Howie was an interesting fellow, and as interesting fellows go, offered interesting conversation. He was a dying breed, the philosopher/craftsman, a man equally adept at quoting Lao Tzu as he was building the most impressively artistic garden gate you’ve ever seen. Dos Equis’ “the most interesting man in the world” is but a thin fictional caricature of the real man Howie was.

“I never have more than one drink before dinner. But I do like that one to be large and very strong and very cold and very well-made,” James Bond said in “Casino Royale,” the original Bond book. Howie didn’t say things like that; he lived them. He didn’t drink much, nor often, but when he did it was always a treat. The conversation could go from women to Hemingway to ’68 Pontiacs, back to women, before heading off into existential thought. I always felt richer after a night with Howie.

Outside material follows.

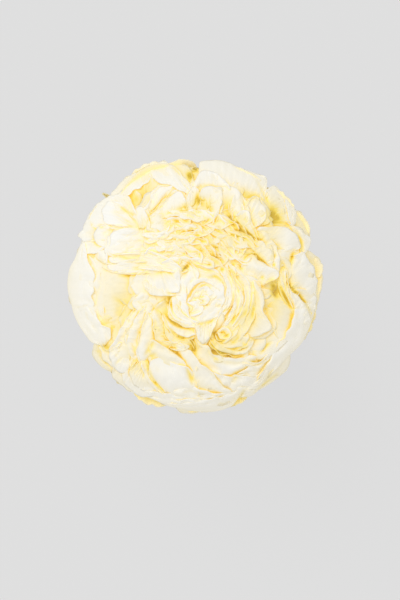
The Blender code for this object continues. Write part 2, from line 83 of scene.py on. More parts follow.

One day a mutual friend came to see me, a man just as interesting in his own right. Often I use this space to comically characterize the downside of the restaurant business, but the enormous upside is all the interesting people you get to meet. He told me Howie was sick, a brain tumor, inoperable and terminal. I was shocked.

The next time Howie came to see me, his large, well-made and very cold cocktail was on the house. Howie, never at a loss for words, told me the whole story, from his collapse in a shopping center up to his present diagnosis.

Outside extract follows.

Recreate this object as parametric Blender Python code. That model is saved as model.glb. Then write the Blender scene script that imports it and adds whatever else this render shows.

“I am not losing hope,” he said. “I am going to explore some alternatives.”

I cried, certainly not then and there, but later during my late-night ride home.

I helped him with some information I had about alternative therapies. Like I said, you do meet a lot of people in this industry.

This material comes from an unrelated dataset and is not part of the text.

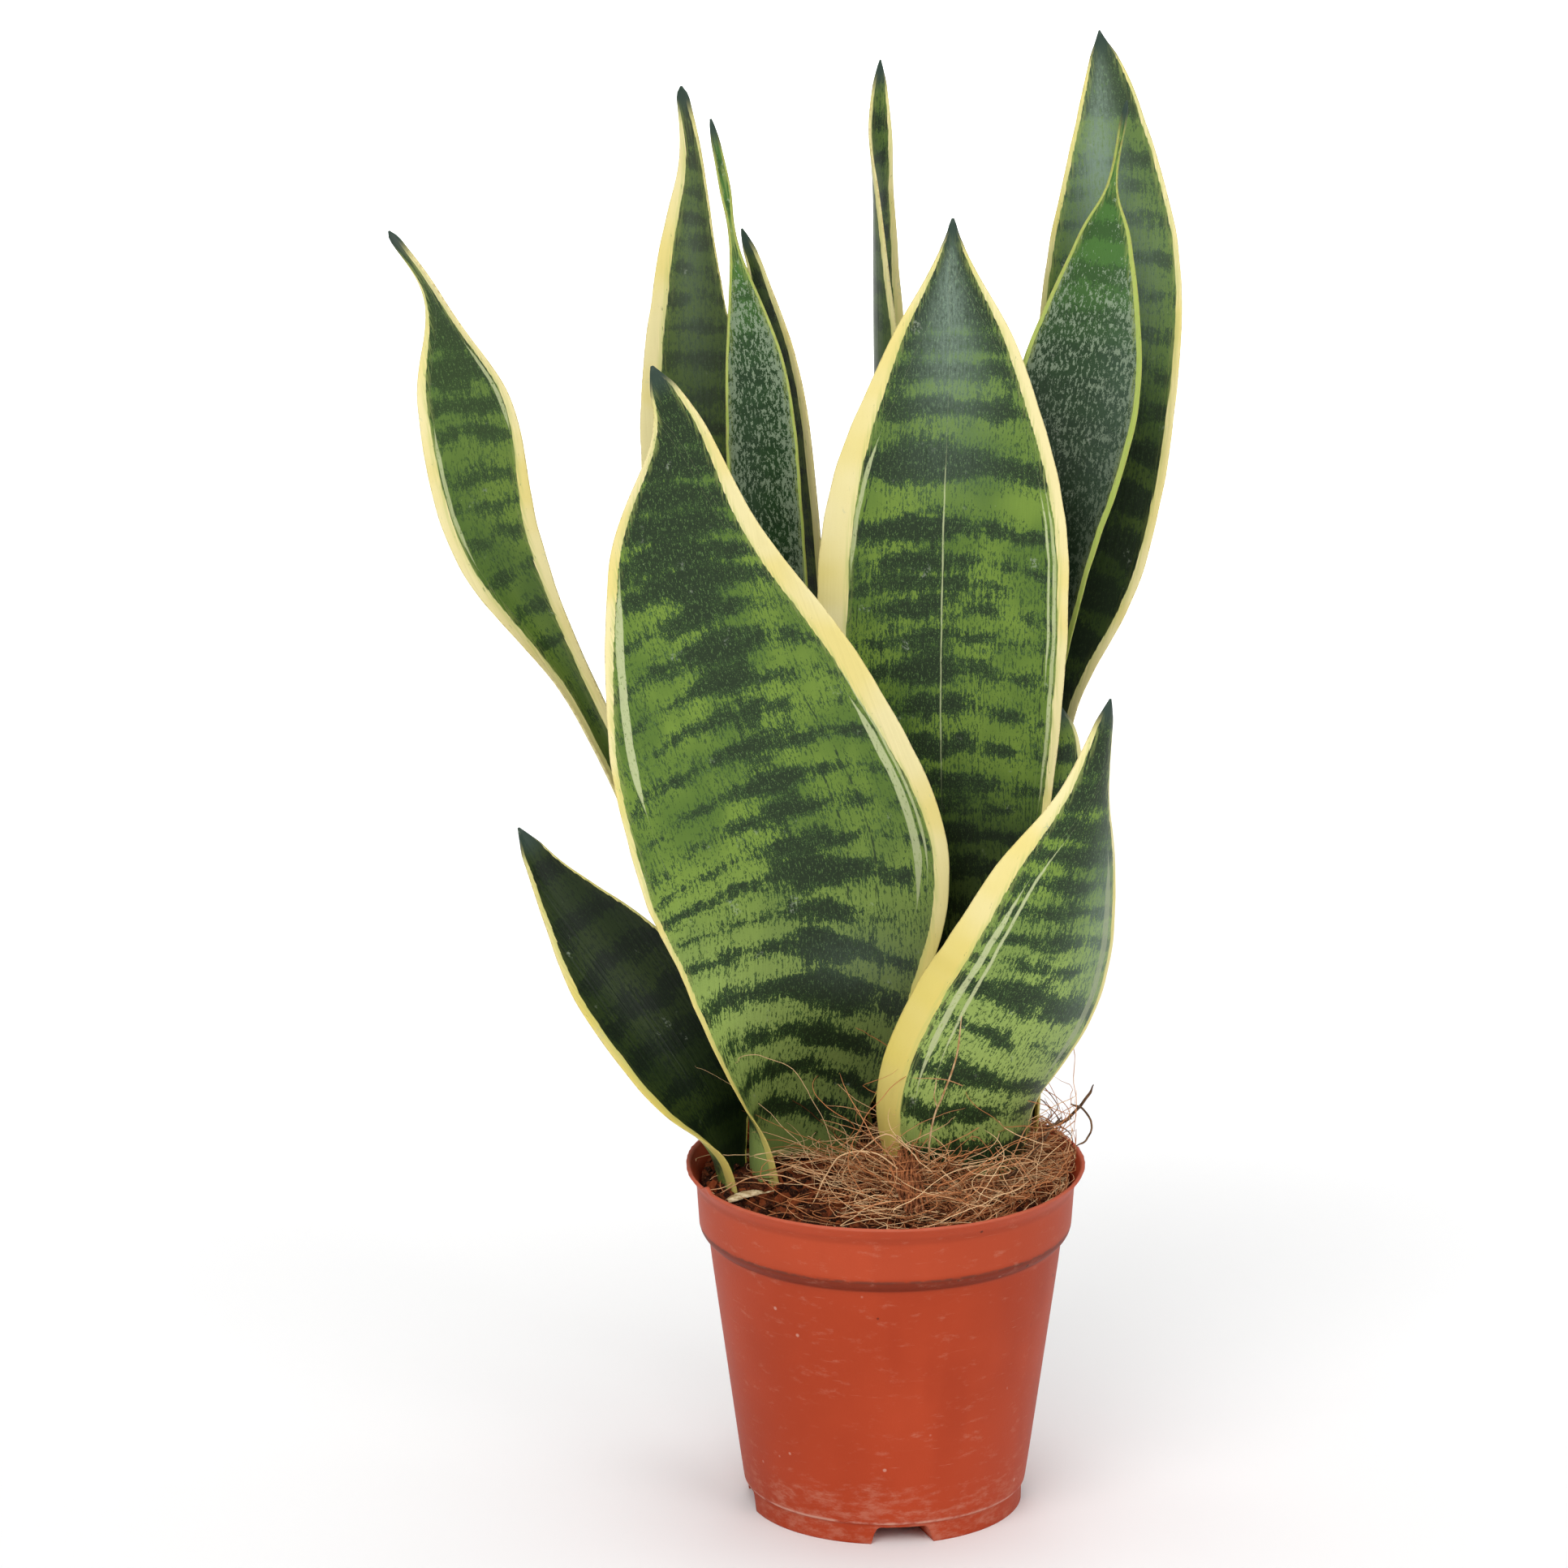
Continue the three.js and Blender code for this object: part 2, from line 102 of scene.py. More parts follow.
class Paint:
    """A procedural material, written node by node."""

    def __init__(self, name):
        self.material = bpy.data.materials.new(name)
        self.material.use_nodes = True
        self.tree = self.material.node_tree
        self.tree.nodes.clear()
        self.surface = self.tree.nodes.new("ShaderNodeBsdfPrincipled")
        out = self.tree.nodes.new("ShaderNodeOutputMaterial")
        self.tree.links.new(self.surface.outputs[0], out.inputs[0])

    def plug(self, socket, value):
        """Links a wire to the socket, or sets the value; a colour may be its six hex digits."""
        if isinstance(value, Wire):
            self.tree.links.new(value.socket, socket)
        else:
            socket.default_value = tone(value) if isinstance(value, str) else value

    def node(self, kind, settings, sockets, output=0):
        made = self.tree.nodes.new(kind)
        for name, value in settings.items():
            setattr(made, name, value)
        for key, value in sockets.items():
            self.plug(made.inputs[key], value)
        return Wire(self, made.outputs[output])

    def measure(self, name):
        """A vector that the mesh carries, as its three numbers."""
        vector = self.node("ShaderNodeAttribute", {"attribute_name": name}, {}, "Vector")
        return vector.axes()

    def join(self, x, y, z):
        return self.node("ShaderNodeCombineXYZ", {}, {0: x, 1: y, 2: z})

    def place(self, scale=1000.0):
        """Where the surface is in the object's own space, in millimetres."""
        spot = self.node("ShaderNodeTexCoord", {}, {}, "Object")
        sizes = {0: spot, 3: scale}
        return self.node("ShaderNodeVectorMath", {"operation": "SCALE"}, sizes)

    def grain(self, vector, scale, detail=2.0, rough=0.5):
        sockets = {"Vector": vector, "Scale": scale, "Detail": detail, "Roughness": rough}
        return self.node("ShaderNodeTexNoise", {}, sockets)

    def cells(self, vector, scale):
        return self.node("ShaderNodeTexVoronoi", {}, {"Vector": vector, "Scale": scale})

    def blend(self, share, first, second):
        """A colour between two colours."""
        sockets = {0: share, 6: first, 7: second}
        return self.node("ShaderNodeMix", {"data_type": "RGBA"}, sockets, 2)

    def coats(self, colour, *layers):
        """Lays thin coats over a colour; each is how much of it shows, and its colour."""
        for share, coat in layers:
            colour = self.blend(share, colour, coat)
        return colour

    def bump(self, height, distance, strength=1.0):
        sockets = {"Height": height, "Distance": distance, "Strength": strength}
        return self.node("ShaderNodeBump", {}, sockets)

    def finish(self, colour, rough, gloss=0.5, relief=None):
        """Fills the surface's sockets and gives the material back."""
        sockets = {"Base Color": colour, "Roughness": rough, "Specular IOR Level": gloss}
        if relief:
            sockets["Normal"] = relief
        for name, value in sockets.items():
            self.plug(self.surface.inputs[name], value)
        return self.material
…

He did some other things on his own, things that perhaps only a carpenter with a working knowledge of Hermann Hesse’s “Siddhartha” might undertake. He also went to his regular doctor. Howie was a lot of things, but he was no idealistic fool.

A few months later he came in late as he had so often done before. We didn’t talk about his illness. We spoke of his love for artisans. Howie certainly loved things well made and he had a great appreciation for beauty, be it four-wheeled, two-legged or one-cubed.

And he always made me laugh. After the stories and the laughter I asked the inevitable.

“What’s up with your health?”

“You are never going to believe this, Jeff. But it has completely regressed. I went to the doctor the other day and he said the tumor was completely gone.”

A modern-day miracle, I thought. And it was sitting right there in front of me. It couldn’t have happened to a nicer guy.

“All change is a miracle to contemplate, but it is a miracle which is taking place every instant,” said that darn Thoreau. Sometimes smart people are just annoying.

Howie attacked his reprieve with a zest for life rarely seen. Like a man possessed he skied every weekend that winter. He came in more often than before. He took big draughts of all that life had to give.

One night he came in just as I was going on break.

“My expectation was to see you, dude” he said, in that odd mix of education and vernacular so peculiar to philosopher/craftsmen.

“Dude, we always have next time,” I said echoing same.

I didn’t see Howie the next week, nor the week after.

A month later our mutual friend visited.

“I guess you heard about Howie,” he said.

“Sure, it’s a freakin’ miracle.”

“What are you talking about?” he said looking at me oddly.

“What are you?”

“Howie died last week.”

“He was cured,” I said barely getting the words out.

Our friend merely shook his head. No.

To this day I don’t know if Howie really believed he was cured, or if he just didn’t want anyone’s pity. I do know that if I had to do it all over again, I really wish I had never taken that stupid break. Every darn day.

“To regret deeply is to live afresh,” is something else Thoreau said.

I don’t think I believe him anymore.